Best practice: If results for longer time periods shall be exported, it makes sense to split the export task into multiple smaller export tasks (e.g. one month when exporting results for half a year). This allows for a better estimation of the credit cost and the amount of results for the remaining time frame.
Status of an export
Using the task ID, which can be obtained from the response when creating a new task, the status of an export can be accessed.
curl -XGET 'https://api.talkwalker.com/api/v3/tasks/export/<task_id>?access_token=<access_token>
{
"status_code" : "0",
"status_message" : "OK",
"request" : "GET /api/v3/tasks/export/task-1?access_token=<access_token>",
"result_tasks" : {
"tasks" : [{
"creation_date" : "2018-03-21T08:23:00.335Z",
"type" : "export",
"id" : task-1,
"status" : "finished",
"processed" : 3,
"progress" : 1.0,
"target" : "coll-01"
}]
}
}
The same request will give the list of all recent tasks if the task ID parameter is left aside.

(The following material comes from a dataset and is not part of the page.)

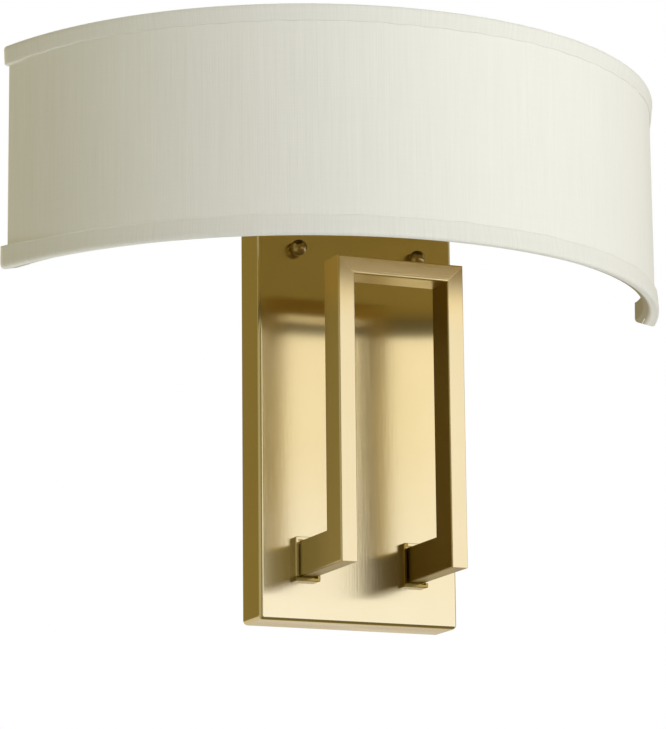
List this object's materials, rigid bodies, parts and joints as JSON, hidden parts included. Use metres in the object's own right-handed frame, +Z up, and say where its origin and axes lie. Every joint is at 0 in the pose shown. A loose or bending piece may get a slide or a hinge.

curl -XGET 'https://api.talkwalker.com/api/v3/tasks/export?access_token=<access_token>
{
"status_code" : "0",
"status_message" : "OK",
"request" : "GET /api/v3/tasks/export?access_token=<access_token>",
"result_tasks" : {
"tasks" : [{
"creation_date" : "2018-03-21T08:28:35.469Z",
"type" : "export",
"id" : task-1,
"status" : "queued",
"processed" : 0,
"progress" : 0.0,
"target" : "collector-1"
},
{...},
{...}]
}
}
Rate Limit
This endpoint is limited to 40 calls per minute.
Abort a task
Using the task ID a currently running export task can be aborted.
curl -XDELETE 'https://api.talkwalker.com/api/v3/tasks/export/<task_id>?access_token=<access_token>
{
"status_code" : "0",
"status_message" : "OK",
"request" : "DELETE /api/v3/tasks/export/task-1?access_token=<access_token>",
"result_tasks" : {
"tasks" : [{
"id" : task-1,
"status" : "deleted"
}]
}
}
Rate Limit
This endpoint is limited to 40 calls per minute.